By allowing amnesty to militants and providing for their rehabilitation and employment, it is clear that in the eyes of the State Government there is no issue by the name of Kashmir issue.
The bitter truth not spoken to the dialogue-niks is that they want to keep imaginary Kashmir question alive as a stick to beat both India and Pakistan with. Sensible and far-sighted leadership in both the countries is realizing more and more how Kashmir leadership is trying to make a fool of both of them, and in the pretending to be the oppressed and tyrannized people deserving compassion.
Mian Nawaz Sharif, the newly elected Prime Minister of Pakistan has, from the beginning of his election campaign expressed goodwill towards India and is hopeful of opening a new era in bilateral relationship. In reality, his change of mind stands reinforced by the   story of his ouster by Pervez Musharraf in the coup of 1999. The events after the ouster of Mian Sahib, and more recently the havoc wrought by home-bred jihadis within Pakistan, have made him more responsive to the disastrous game of jihadism.

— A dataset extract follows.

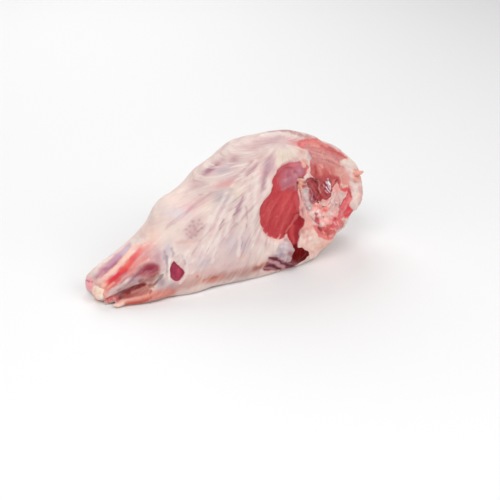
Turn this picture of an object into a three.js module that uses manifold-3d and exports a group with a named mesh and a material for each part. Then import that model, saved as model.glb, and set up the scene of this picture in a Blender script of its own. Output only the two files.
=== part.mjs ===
// A raw leg of lamb with its bone in, lying on its side as a butcher lays it out.
// The shank points along -X, the broad rump end along +X, the cut inner side of the thigh faces -Y,
// and +Z is up. Sizes are in millimetres. Places are measured from the tip of the shank and the
// surface under the leg, and the finished leg is then moved so that its origin is mid-base.
import * as THREE from "three";
import { mergeVertices } from "three/addons/utils/BufferGeometryUtils.js";
import Module from "manifold-3d";

const V = (x, y, z) => new THREE.Vector3(x, y, z);

// Driving dimensions of the whole leg
const BLEND = 22; // how softly one muscle runs into the next
const DEPTH_SHARE = 0.75; // how deep the rolls of muscle are for their height
const GAP = 0.3; // room between a bone and the meat round it

// The muscles, as tapering rolls from one end to the other
const rolls = {
  shank: { from: V(6, 25.6, 13), to: V(64, 34, 20), thick: [12, 20] },
  shin: { from: V(64, 34, 20), to: V(120, 46, 45), thick: [20, 46] },
  lowerThigh: { from: V(120, 46, 45), to: V(205, 54, 70), thick: [46, 70] },
  upperThigh: { from: V(205, 54, 70), to: V(238, 60, 70), thick: [70, 74] },
  extensor: { from: V(1, 38, 9), to: V(78, 50, 38), thick: [8, 18] },
  flexor: { from: V(10, 10, 8), to: V(110, 18, 26), thick: [8, 28] },
  heelCord: { from: V(64, 0, 10), to: V(112, 8, 14), thick: [11, 20] },
};

// The rounded masses of the calf, hamstring and rump
const masses = {
  kneecap: { centre: V(175, 58, 68), radii: V(60, 37, 46) },
  calf: { centre: V(112, 34, 14), radii: V(90, 43, 34) },
  hamstring: { centre: V(190, 42, 24), radii: V(110, 52, 44) },
  insideRound: { centre: V(243, 40, 54), radii: V(78, 44, 54) },
  rump: { centre: V(268, 57, 62), radii: V(75, 54, 64) },
};

// The two cuts that part the leg from the carcass: each passes through a point, square to a
// direction, and its edge is rounded over
const cuts = [
  { name: "shank", point: V(6, 34, 16), facing: V(-0.9, -0.43, 0.05).normalize(), edge: 5 },
  { name: "rump", point: V(262, 0, 66), facing: V(0.33, -0.87, 0.37).normalize(), edge: 9 },
];

// Windows trimmed through the fat on the near side, as ovals seen from the front, x then z:
// two lobes of the big round muscle, and a small one on the calf
const windows = [
  { centre: [212, 67], radii: [25, 26], tilt: 0.3 },
  { centre: [226, 97], radii: [19, 24], tilt: -0.5 },
  { centre: [93, 31], radii: [9, 10], tilt: 0 },
];
const WINDOW_DEPTH = 2; // how thick the trimmed fat is

// The hollow beside the hip bone where the deep muscle shows, and folds pressed into the near side
const deepHollow = { centre: [270, 88], radii: V(20, 8, 16) };
const creases = [
  { line: [[60, 16], [70, 21], [80, 28]], radii: [1.5, 3, 1.5] },
  { line: [[28, 20], [48, 29], [66, 35]], radii: [1.2, 2, 1.2] },
  { line: [[28, 12], [48, 18], [66, 23]], radii: [1.2, 2, 1.2] },
];

// The shin bone, from the knob at the sawn end up to the knee
const shankBone = {
  points: [V(15, 17.5, 11.3), V(26, 22, 14.5), V(45, 27, 21), V(80, 36, 35), V(108, 44, 45), V(124, 48, 50)],
  radii: [10.5, 8, 7.5, 8, 12, 15],
};

// The cut hip bone, which hooks round the deep muscle and is sawn off a little proud of the meat
const hipBone = {
  line: [[246, 100], [251, 84], [257, 67], [270, 57], [284, 61], [290, 72]],
  radii: [6, 8, 10.5, 12, 10, 6],
};
const HIP_BONE_SUNK = 0.6; // how deep its middle lies, as a share of its thickness
const HIP_BONE_PROUD = 1.2;

// The loose fold of fat and heel skin that trails along the underside of the shank
const heelFold = {
  points: [V(29, 0, 5.2), V(44, -2.5, 6.4), V(64, -3.5, 7.6), V(88, 2, 8.6), V(116, 12, 9)],
  radii: [5, 6.2, 7.4, 8.4, 8.6],
};
const HEEL_FOLD_SPREAD = 1.25; // how wide the fold is for its thickness

// How finely the skin is divided
const RINGS_TIP = 8;
const RINGS_BODY = 48;
const RINGS_RUMP = 19;
const SPOKES = 54;
const LONGEST_RAY = 200;
const HALVINGS = 26;

// The core line that every ray starts from
const core = new THREE.CatmullRomCurve3(
  [V(22, 27, 16), V(80, 40, 36), V(170, 56, 62), V(260, 68, 64)], false, "centripetal");
const MID_DEPTH = 40; // how far back the near side's middle plane lies, inside the meat all along

// Distance from p to a roll, which is thinner at one end than at the other
function rollDistance(p, roll) {
  const axis = roll.to.clone().sub(roll.from);
  const share = p.clone().sub(roll.from).dot(axis) / axis.lengthSq();
  const along = THREE.MathUtils.clamp(share, 0, 1);
  const off = p.clone().sub(roll.from).addScaledVector(axis, -along);
  off.y /= DEPTH_SHARE;
  return off.length() - THREE.MathUtils.lerp(roll.thick[0], roll.thick[1], along);
}

// Distance from p to an ellipsoid, close to true near its surface
function massDistance(p, mass) {
  const q = p.clone().sub(mass.centre).divide(mass.radii);
  const level = q.length();
  const slope = q.divide(mass.radii).length();
  return level < 1e-6 ? -Math.min(...mass.radii.toArray()) : (level * (level - 1)) / slope;
}

function smoothMin(a, b, k) {
  const h = Math.max(k - Math.abs(a - b), 0) / k;
  return Math.min(a, b) - (h * h * h * k) / 6;
}

// How far outside the meat p is, and negative inside it
function fleshDistance(p) {
  let d = Infinity;
  for (const roll of Object.values(rolls)) d = smoothMin(d, rollDistance(p, roll), BLEND);
  for (const mass of Object.values(masses)) d = smoothMin(d, massDistance(p, mass), BLEND);
  for (const { point, facing, edge } of cuts)
    d = -smoothMin(-d, -p.clone().sub(point).dot(facing), edge);
  return d;
}

// Where the surface is along a ray, by halving the step that crosses it
function surfaceAlong(origin, direction) {
  let inside = 0;
  let outside = LONGEST_RAY;
  for (let step = 0; step < HALVINGS; step++) {
    const middle = (inside + outside) / 2;
    const p = origin.clone().addScaledVector(direction, middle);
    if (fleshDistance(p) < 0 && p.z > 0) inside = middle;
    else outside = middle;
  }
  return origin.clone().addScaledVector(direction, inside);
}

// The point of the near side at x and z, seen from the front
function nearFace([x, z]) {
  return surfaceAlong(V(x, MID_DEPTH, z), V(0, -1, 0));
}

// A closed solid from rings of points, whose first and last rings are single points
function solidOfRings(rings) {
  const starts = [];
  let count = 0;
  for (const ring of rings) {
    starts.push(count);
    count += ring.length;
  }
  const at = (ring, spoke) => starts[ring] + (spoke % rings[ring].length);
  const spokes = rings[1].length;
  const faces = [];
  for (let ring = 0; ring < rings.length - 1; ring++)
    for (let spoke = 0; spoke < spokes; spoke++) {
      const a = at(ring, spoke);
      const b = at(ring + 1, spoke);
      const c = at(ring + 1, spoke + 1);
      const d = at(ring, spoke + 1);
      if (b !== c) faces.push(a, c, b);
      if (a !== d) faces.push(a, d, c);
    }
  const geometry = new THREE.BufferGeometry().setFromPoints(rings.flat());
  geometry.setIndex(faces);
  return geometry;
}

// The skin of the whole leg, or a layer sunk under it: rings round the core line, which fan out to
// a point at both ends
function skin(sunk = 0) {
  const last = RINGS_TIP + RINGS_BODY + RINGS_RUMP;
  const quarter = Math.PI / 2;
  const rings = [];
  for (let ring = 0; ring <= last; ring++) {
    const past = ring - RINGS_TIP - RINGS_BODY;
    const origin = core.getPointAt(THREE.MathUtils.clamp((ring - RINGS_TIP) / RINGS_BODY, 0, 1));
    let lean = quarter;
    if (ring < RINGS_TIP) lean = (ring / RINGS_TIP) * quarter;
    if (past > 0) lean = quarter + (past / RINGS_RUMP) * quarter;
    const spokes = ring === 0 || ring === last ? 1 : SPOKES;
    const points = [];
    for (let spoke = 0; spoke < spokes; spoke++) {
      const turn = (spoke / SPOKES) * 2 * Math.PI;
      const direction = V(-Math.cos(lean), Math.sin(lean) * Math.cos(turn), Math.sin(lean) * Math.sin(turn));
      points.push(surfaceAlong(origin, direction).addScaledVector(direction, -sunk));
    }
    rings.push(points);
  }
  return solidOfRings(rings);
}

// A round-ended bar along a smooth line, grown all over by grow and spread sideways by spread
function bar({ points, radii }, sides, steps, { grow = 0, spread = 1 } = {}) {
  const capSteps = 4;
  const line = new THREE.CatmullRomCurve3(points, false, "centripetal");
  const widths = new THREE.SplineCurve(radii.map((radius, i) => new THREE.Vector2(i, radius)));
  const rings = [];
  for (let ring = 0; ring <= steps + 2 * capSteps; ring++) {
    const t = THREE.MathUtils.clamp((ring - capSteps) / steps, 0, 1);
    const near = Math.max(capSteps - ring, 0) / capSteps;
    const far = Math.max(ring - capSteps - steps, 0) / capSteps;
    const radius = widths.getPoint(t).y + grow;
    const angle = ((far - near) * Math.PI) / 2;
    const tangent = line.getTangent(t);
    const side = V(0, 0, 1).cross(tangent).normalize();
    const up = tangent.clone().cross(side);
    const centre = line.getPoint(t).addScaledVector(tangent, radius * Math.sin(angle));
    const pole = near === 1 || far === 1;
    const ringPoints = [];
    for (let i = 0; i < (pole ? 1 : sides); i++) {
      const turn = (i / sides) * 2 * Math.PI;
      const reach = pole ? 0 : radius * Math.cos(angle);
      const point = centre.clone().addScaledVector(side, reach * spread * Math.cos(turn));
      ringPoints.push(point.addScaledVector(up, reach * Math.sin(turn)));
    }
    rings.push(ringPoints);
  }
  return solidOfRings(rings);
}

const wasm = await Module();
wasm.setup();

// Between a geometry and the closed solid that can be joined and cut
function solidFrom(geometry) {
  geometry.deleteAttribute("normal");
  geometry.deleteAttribute("uv");
  const merged = mergeVertices(geometry);
  return new wasm.Manifold(new wasm.Mesh({
    numProp: 3,
    vertProperties: new Float32Array(merged.attributes.position.array),
    triVerts: new Uint32Array(merged.index.array),
  }));
}

function geometryFrom(solid) {
  const { vertProperties, triVerts } = solid.getMesh();
  const geometry = new THREE.BufferGeometry();
  geometry.setAttribute("position", new THREE.BufferAttribute(vertProperties, 3));
  geometry.setIndex(new THREE.BufferAttribute(triVerts, 1));
  geometry.computeVertexNormals();
  return geometry;
}

const BONE_DIVISION = [14, 20];
const HIP_DIVISION = [16, 14];
const FOLD_DIVISION = [14, 16];
const CREASE_DIVISION = [8, 8];
const OVAL_STEPS = 14;
const PRISM_FRONT = 30;
const PRISM_DEPTH = 60;

// An upright oval prism that reaches into the near side
function ovalPrism({ centre, radii, tilt }) {
  const oval = new THREE.Shape();
  oval.absellipse(centre[0], centre[1], radii[0], radii[1], 0, 2 * Math.PI, false, tilt);
  const options = { depth: PRISM_DEPTH, bevelEnabled: false, curveSegments: OVAL_STEPS };
  return new THREE.ExtrudeGeometry(oval, options).rotateX(Math.PI / 2).translate(0, PRISM_FRONT, 0);
}

// The hip bone's middle line, laid under the near side at a share of its own thickness
const hipBar = {
  points: hipBone.line.map((place, i) => nearFace(place).add(V(0, HIP_BONE_SUNK * hipBone.radii[i], 0))),
  radii: hipBone.radii,
};

// The meat: the skin with its heel fold, trimmed and creased, and hollowed for the two bones
function meatGeometry() {
  const fold = bar(heelFold, ...FOLD_DIVISION, { spread: HEEL_FOLD_SPREAD });
  const underFat = solidFrom(skin(WINDOW_DEPTH));
  let meat = solidFrom(skin()).add(solidFrom(fold));
  for (const window of windows)
    meat = meat.subtract(solidFrom(ovalPrism(window)).subtract(underFat));
  for (const { line, radii } of creases) {
    const crease = bar({ points: line.map(nearFace), radii }, ...CREASE_DIVISION);
    meat = meat.subtract(solidFrom(crease));
  }
  const { centre, radii } = deepHollow;
  const hollow = new THREE.SphereGeometry(1, 20, 14).scale(...radii.toArray());
  hollow.translate(...nearFace(centre).toArray());
  meat = meat.subtract(solidFrom(hollow));
  meat = meat.subtract(solidFrom(bar(shankBone, ...BONE_DIVISION, { grow: GAP })));
  meat = meat.subtract(solidFrom(bar(hipBar, ...HIP_DIVISION, { grow: GAP })));
  return geometryFrom(meat);
}

function hipBoneGeometry() {
  return geometryFrom(solidFrom(bar(hipBar, ...HIP_DIVISION)).intersect(solidFrom(skin(-HIP_BONE_PROUD))));
}

const leg = new THREE.Group();

function addPiece(name, geometry, look) {
  const piece = new THREE.Mesh(geometry, new THREE.MeshStandardMaterial(look));
  piece.name = name;
  leg.add(piece);
}

addPiece("meat", meatGeometry(), { color: 0xdcb6ae, roughness: 0.45 });
addPiece("shank_bone", bar(shankBone, ...BONE_DIVISION), { color: 0xeee0cc, roughness: 0.5 });
addPiece("hip_bone", hipBoneGeometry(), { color: 0xe6d6cc, roughness: 0.5 });

// The origin is in the middle of the leg's base
const bounds = new THREE.Box3().setFromObject(leg);
const middle = bounds.getCenter(V(0, 0, 0));
leg.position.set(-middle.x, -middle.y, -bounds.min.z);

export default leg;
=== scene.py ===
# The looks of a raw leg of lamb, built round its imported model: the meat with its fat, skin and
# trimmed muscles, the shin bone and the hip bone. Metres, +Z up, the shank towards -X.
import math

import bpy
import numpy as np
from mathutils import Matrix, Vector


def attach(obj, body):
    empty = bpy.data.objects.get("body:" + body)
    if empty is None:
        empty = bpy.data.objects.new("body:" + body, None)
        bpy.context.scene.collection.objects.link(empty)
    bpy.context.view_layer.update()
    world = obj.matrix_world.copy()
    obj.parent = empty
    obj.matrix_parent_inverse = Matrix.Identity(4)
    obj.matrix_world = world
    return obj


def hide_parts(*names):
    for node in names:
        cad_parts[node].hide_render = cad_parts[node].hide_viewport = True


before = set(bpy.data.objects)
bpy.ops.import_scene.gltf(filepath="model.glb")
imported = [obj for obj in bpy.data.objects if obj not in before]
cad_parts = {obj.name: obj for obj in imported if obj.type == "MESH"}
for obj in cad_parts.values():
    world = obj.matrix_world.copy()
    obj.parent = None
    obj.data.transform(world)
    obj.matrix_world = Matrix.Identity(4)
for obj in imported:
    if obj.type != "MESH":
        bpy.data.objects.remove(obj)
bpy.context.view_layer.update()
MM = 0.001

# The camera stands where the leg was seen from: above the shank's side, looking down along the
# leg's inner face. Its values also place what is painted and carved, by the picture's pixels.
CAMERA_PLACE = Vector((-444.0, -1130.6, 650.0)) * MM
CAMERA_TURN = math.radians(22.7)
CAMERA_DIP = math.radians(27.7)
PICTURE_SIDE = 500
FOCAL_PIXELS = 1200
SENSOR_WIDTH = 36.0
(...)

His desire of opening a new chapter in Indo-Pakistan relationship is covert rejection of jihadism active in his country.
In this background, Indian side is moving with caution not because it has any apprehension of Mian Sahib relapsing into chronic anti-India obsession but because Indian policy planners are worried whether Mian Sahib will succeed in reining in the Generals.
Mian Nawaz Sharif is now engaged in a grim struggle in which he wants to stabilize the fragile democratic dispensation in his country on the one hand and on the other to contain the rogue Generals within the ambit of the Constitutional frame. India’s concern stems from that scenario. Kashmir leadership of all hues must understand that to both of the two countries, there is nothing by the name of Kashmir issue. The only issue that has gripped their attention is the survival of Pakistan as a viable democratic state.